All of them praised Swan for her willingness to be flexible about the way they used her materials. But Swan said she believes “the more people you can get involved in your project, the better. One person can never be the authority on the subject. You’re always going to have a richer product if you can bring in as many voices as possible.”


And speaking of voices, one other aspect of the project is a DVD made up of interviews with 12 people who took part in the U District activities depicted in the exhibit (click here for a list of interviewees). Excerpts from the DVD, produced by videographer Dawnee Dodson’s company, called sweetie films, will be shown during the exhibit’s opening reception, set for 5:30 to 8 p.m. Friday, April 3, at UW Tower. Historian Paul Dorpat will narrate a slide show about his time with the Helix and in the U District.

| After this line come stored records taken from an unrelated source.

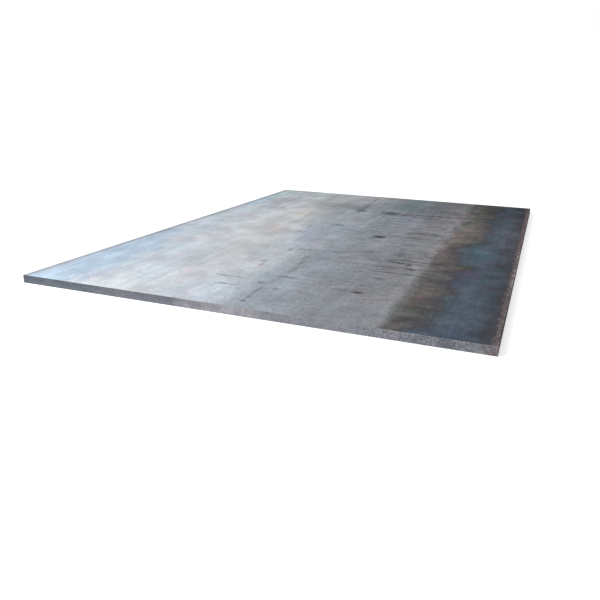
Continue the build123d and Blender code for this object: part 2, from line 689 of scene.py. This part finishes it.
def heat_stripe(steel, colour):
    """Scale beside the cut, burnt loose and gone pinkish brown, widest on the right, with a painted highlight
    on the arris.
    """
    ragged = steel.push(steel.grain((0.020, 0.050, 1), 4, 0.65, shift=19.0), 0.008)
    inside_right = steel.sum(steel.minus(half_width, steel.x), ragged)
    inside_left = steel.sum(steel.sum(steel.x, half_width), ragged)
    burnt = steel.bands(steel.grain((0.010, 0.030, 1), 4, 0.7, shift=21.0), (
        (0.36, screen(84, 78, 79)),
        (0.50, screen(106, 99, 98)),
        (0.64, screen(138, 130, 128)),
    ))
    colour = steel.blend(steel.between(inside_right, 0.070, 0.020, 0.0, 0.45), colour, screen(80, 75, 80))
    colour = steel.blend(steel.between(inside_right, 0.028, 0.014, 0.0, 0.9), colour, burnt)

    # Painted highlight: a pale line on the arris in front of the middle, where the edge catches the light
    chipped = steel.product(steel.between(steel.y, -0.95, -0.70), steel.between(steel.y, 0.10, -0.10))
    chipped = steel.product(chipped, steel.between(inside_right, 0.009, 0.004, 0.0, 0.8))
    colour = steel.blend(chipped, colour, screen(158, 150, 148))
    return steel.blend(steel.between(inside_left, 0.040, 0.014, 0.0, 0.6), colour, screen(150, 150, 155))


def oxide_clouds(steel, colour):
    """Thin oxide: faint tints, pink and green by turns, and over them the patches."""
    tint = steel.bands(steel.grain((0.16, 0.26, 1), 3, 0.55, shift=11.7), (
        (0.32, (0.96, 1.01, 1.02, 1)),
        (0.45, (1, 1, 1, 1)),
        (0.55, (1, 1, 1, 1)),
        (0.68, (1.06, 0.98, 0.99, 1)),
    ))
    colour = steel.tinted(colour, tint)
    cloudy = steel.shoved(9.0, 0.22)
    patches = (1, 1, 1, 1)
    for patch_x, patch_y, reach_x, reach_y, tint in oxide_patches:
        away = steel.away(cloudy, patch_x, patch_y, reach_x, reach_y)
        patches = steel.blend(steel.between(away, 1.7, 0.3), patches, (*tint, 1), "MULTIPLY")
    return steel.tinted(colour, patches)


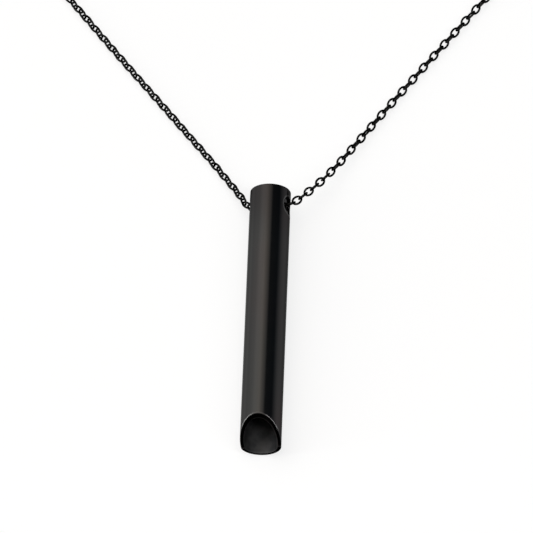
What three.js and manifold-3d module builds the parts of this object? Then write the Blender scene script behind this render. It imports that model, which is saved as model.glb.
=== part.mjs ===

For Swan, Matthews and the student team, the opening of the exhibit will be a thrill.


“It’s overwhelming,” Swan said. “I can hardly believe that it’s actually happening and becoming a real project. It’s exciting to see something you worked on as a student be fully realized.”


Other activities during the exhibit:


April 25: Screening of Open to Question: Activism in Seattle’s University District. Watch interviews with University District activists from the ’60s to the present, and share your own stories during a community roundtable about neighborhood changes over the years. 2 to 4:30 p.m., University Heights Community Center.

May 17: Taking it to the Street Fair! Civic engagement project leader and Social Work Lecturer Nancy Amidei leads U District activists from the past and present in an engaging impromptu conversation at 1 p.m. and again at 3:30 p.m. during the annual Street Fair. They will be in a special history tent at the corner of Brooklyn Avenue and 42nd Street. Jump in and share your own stories.

May 28: Activism for a New Century. Join Amidei in a conversation exploring the new roles and ways of activism today. Noon to 2 p.m., University Heights Community Center.